With his physical needs taken care of, Elijah continues to flee from Jezebel, eventually ending up in a cave where God asks him a very odd question. “What are you doing here, Elijah?” Elijah’s response, paraphrased, shows his frustration and anger at everything, including God. “I’ve been the only one in the kingdom seeking to do your will, I’ve torn down their altars, I’ve killed the priests of Baal just as you told me to, and she’s trying to kill me!” Is that any way to treat your favorite prophet?
In response, God says “come over here on top of this hill—I want to show you something.” In succession, Elijah experiences a rock-shattering wind, an earthquake, and a fire—perhaps similar to the fire that brought the victory on Mount Carmel a few days earlier. But “the Lord was not in the wind,” or the earthquake, or the fire. All of these are followed by “a still small voice,” or as another translation puts it, “sheer silence.” And in the midst of that silence, Elijah knows what he is to do.
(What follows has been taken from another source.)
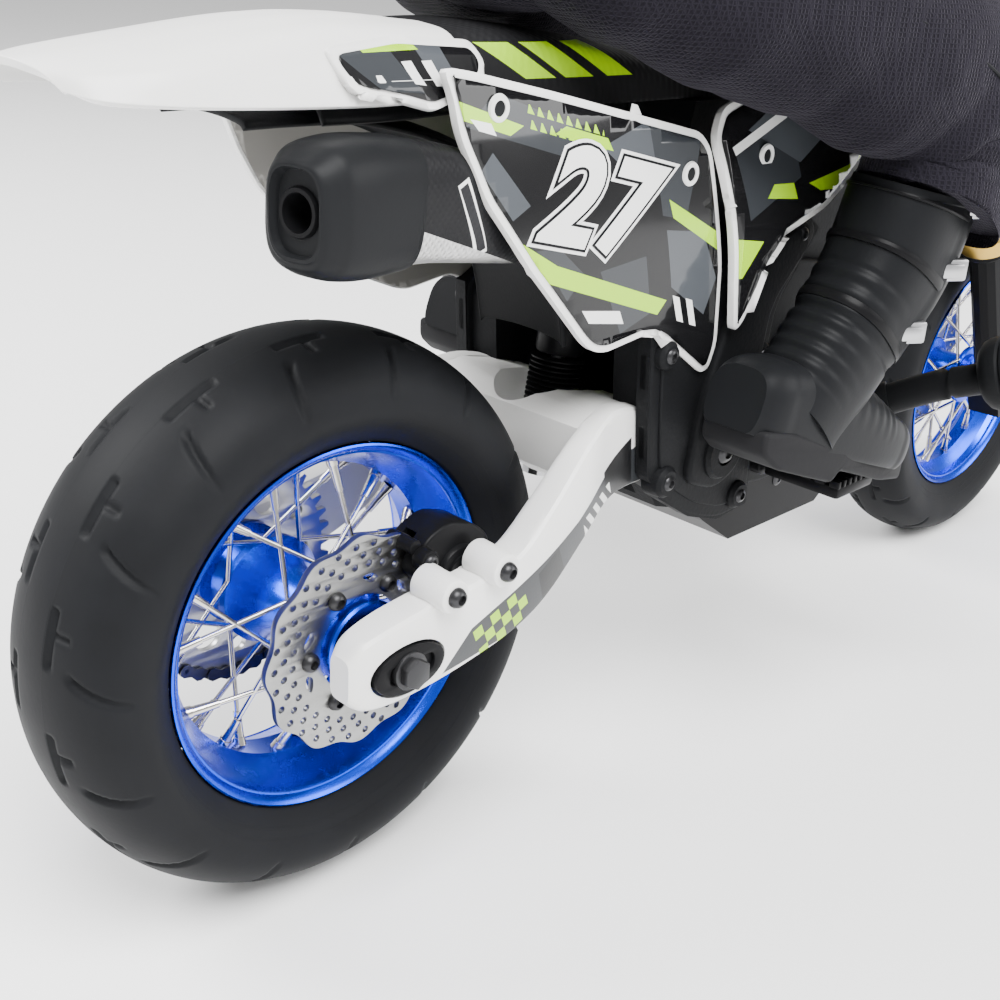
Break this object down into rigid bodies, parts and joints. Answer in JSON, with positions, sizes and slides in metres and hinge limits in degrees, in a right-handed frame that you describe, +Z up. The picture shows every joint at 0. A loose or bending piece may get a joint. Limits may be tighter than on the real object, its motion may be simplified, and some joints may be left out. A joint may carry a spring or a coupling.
{
  "type": "rc motorcycle",
  "caption": "Quarter-scale radio-controlled supermoto motorcycle with spoked wheels, sprung swingarm and fork, chain drive, gyro flywheel and a seated helmeted rider.",
  "frame": {"origin": "centre of the model's box on the ground, midway between its front and rear ends", "axes": "+X forward, +Y to the rider's left, +Z up"},
  "size_m": [0.5206, 0.2034, 0.4312],
  "materials": {
    "black_nylon": "fine textured moulding",
    "black_alloy": "satin black",
    "tyre": "moulded rubber",
    "blue_alloy": "satin blue anodised",
    "steel": "brushed",
    "dark_steel": "oiled",
    "gold_alloy": "gold anodised",
    "white_plastic": "satin white",
    "panel_plastic": "printed gloss",
    "neon_plastic": "neon yellow",
    "fabric": "knitted",
    "jersey": "knitted",
    "boot": "satin moulded",
    "helmet": "gloss"
  },
  "bodies": {
    "chassis": {"chassis_right": "black_nylon", "chassis_left": "black_nylon", "skid_plate": "black_alloy", "battery": "neon_plastic", "electronics": "black_nylon", "drive_motor": "black_alloy", "steering_servo": "black_nylon", "crash_bar_right": "black_nylon", "crash_bar_left": "black_nylon", "foot_peg_right": "black_alloy", "foot_peg_left": "black_alloy", "rear_fender": "white_plastic", "inner_fender": "black_nylon", "seat": "black_nylon", "tank_cover": "white_plastic", "side_panel_right": "panel_plastic", "side_panel_left": "panel_plastic", "shroud_right": "panel_plastic", "shroud_left": "panel_plastic", "muffler": "black_alloy", "muffler_cap": "black_nylon", "head_tube": "black_alloy", "rider_trousers": "fabric", "boot_right": "boot", "boot_left": "boot", "rider_torso": "jersey", "rider_arm_right": "jersey", "rider_arm_left": "jersey", "helmet": "helmet"},
    "swingarm": {"swingarm": "white_plastic", "rear_axle": "steel", "rear_caliper": "black_alloy", "drive_chain": "dark_steel"},
    "rear_wheel": {"rear_tyre": "tyre", "rear_rim": "blue_alloy", "rear_hub": "blue_alloy", "rear_brake_disc": "steel", "rear_sprocket": "steel"},
    "countershaft": {"counter_sprocket": "dark_steel"},
    "motor_rotor": {"motor_pinion": "gold_alloy"},
    "gyro": {"gyro_flywheel": "gold_alloy"},
    "steering": {"lower_clamp": "black_alloy", "fork_tube_right": "gold_alloy", "fork_tube_left": "gold_alloy", "handlebar": "black_alloy", "front_plate": "white_plastic", "front_fender": "white_plastic", "glove_right": "fabric", "glove_left": "fabric"},
    "servo_horn": {"servo_horn": "white_plastic"},
    "drag_link": {"drag_link": "steel"},
    "fork_lower": {"fork_slider_right": "black_alloy", "fork_slider_left": "black_alloy"},
    "front_wheel": {"front_tyre": "tyre", "front_rim": "blue_alloy", "front_hub": "blue_alloy", "front_brake_disc": "steel"},
    "shock_upper": {"shock_body": "black_alloy", "shock_spring": "black_nylon"},
    "shock_lower": {"shock_shaft": "steel"}
  },
  "joints": [
    {"name": "swingarm_pivot", "type": "hinge", "parent": "chassis", "child": "swingarm", "pos_m": [-0.0511, 0, 0.105], "axis": [0, 1, 0], "range_deg": [-5, 11], "stiffness_Nm_per_rad": 30, "springref_deg": -2.86, "deforming": ["shock_spring"]},
    {"name": "rear_wheel_spin", "type": "hinge", "parent": "swingarm", "child": "rear_wheel", "pos_m": [-0.1831, 0, 0.0772], "axis": [0, 1, 0], "continuous": true},
    {"name": "counter_sprocket_spin", "type": "hinge", "parent": "chassis", "child": "countershaft", "pos_m": [-0.0511, 0, 0.105], "axis": [0, 1, 0], "continuous": true},
    {"name": "motor_spin", "type": "hinge", "parent": "chassis", "child": "motor_rotor", "pos_m": [-0.0271, 0, 0.105], "axis": [0, 1, 0], "continuous": true},
    {"name": "gyro_spin", "type": "hinge", "parent": "chassis", "child": "gyro", "pos_m": [0.0209, 0, 0.108], "axis": [0, 1, 0], "continuous": true},
    {"name": "steering", "type": "hinge", "parent": "chassis", "child": "steering", "pos_m": [0.0934, 0, 0.215], "axis": [-0.4509, 0, 0.8926], "range_deg": [-25, 25], "deforming": ["rider_arm_right", "rider_arm_left"]},
    {"name": "servo_horn_turn", "type": "hinge", "parent": "chassis", "child": "servo_horn", "pos_m": [0.06632, 0, 0.16659], "axis": [-0.4509, 0, 0.8926], "range_deg": [-25.5, 25.5]},
    {"name": "drag_link_pivot", "type": "hinge", "parent": "servo_horn", "child": "drag_link", "pos_m": [0.05651, 0, 0.15939], "axis": [-0.4509, 0, 0.8926], "range_deg": [-25.5, 25.5]},
    {"name": "fork_slide", "type": "slide", "parent": "steering", "child": "fork_lower", "axis": [-0.4509, 0, 0.8926], "range_m": [-0.005, 0.018], "stiffness_N_per_m": 1500, "springref_m": -0.006},
    {"name": "front_wheel_spin", "type": "hinge", "parent": "fork_lower", "child": "front_wheel", "pos_m": [0.1849, 0, 0.0754], "axis": [0, 1, 0], "continuous": true},
    {"name": "shock_swing", "type": "hinge", "parent": "chassis", "child": "shock_upper", "pos_m": [-0.0791, 0, 0.166], "axis": [0, 1, 0], "range_deg": [-1.2, 2.6]},
    {"name": "shock_slide", "type": "slide", "parent": "shock_upper", "child": "shock_lower", "axis": [0.1455, 0, 0.9894], "range_m": [-0.0036, 0.0082], "deforming": ["shock_spring"]}
  ],
  "couplings": [
    {"joint": "counter_sprocket_spin", "follows": "rear_wheel_spin", "ratio": 3},
    {"joint": "motor_spin", "follows": "rear_wheel_spin", "ratio": -9},
    {"joint": "servo_horn_turn", "follows": "steering", "ratio": 1},
    {"joint": "drag_link_pivot", "follows": "steering", "ratio": -1},
    {"joint": "shock_swing", "follows": "swingarm_pivot", "ratio": 0.1812},
    {"joint": "shock_slide", "follows": "swingarm_pivot", "m_per_rad": 0.036577}
  ]
}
There is a Lenten prayer in the Benedictine cycle of daily petitions that asks God to make us responsive to “the fertility of silence.” Silence is divinely fertile because it shatters our expectation that God is transactional, that if we ask for X properly, we’ll get it. The transactional God is a projection of our human need to find at least a small part of reality that we can control. This is understandable, since the obvious truth that we are small fish in a large ocean of reality is never far below the level of consciousness. Anne Lamott quotes a friend who says that “you can safely assume you’ve created God in your own image when it turns out that God hates all the same people you do.”
There is a reason why the first commandment is a prohibition against graven images—human beings are incurable idolaters. The ancient Israelites found Baal attractive because they thought they had him figured out and could control him. Elijah in the cave was upset because he thought he had God on a leash and found out otherwise. God is not transactional—God is indwelling. God is with me wherever I go, but never in ways reducible to formulas. As Jacob said after encountering the divine in a dream, “surely the Lord is in this place and I did not know it.”
A third grader told Kathleen Norris once that “silence reminds me to take my soul with me wherever I go.” This is good to remember when my life gets overwhelmed by noise and distractions, as is the following from Psalm 131:
I have calmed and quieted my soul, like a weaned child with its mother. My soul is like the weaned child that is with me..
When I remember that God is in the space of silence and peace within, I realize that the divine’s response to my need is something entirely unexpected but absolutely God-like.
For reflection: It is difficult in our noisy and demanding world to create spaces of silence. Yet we are told regularly in scripture that it is in silence where we are most likely to encounter the divine. Where are the places in your life where it might be possible to create a silence in which to wait for and hear God?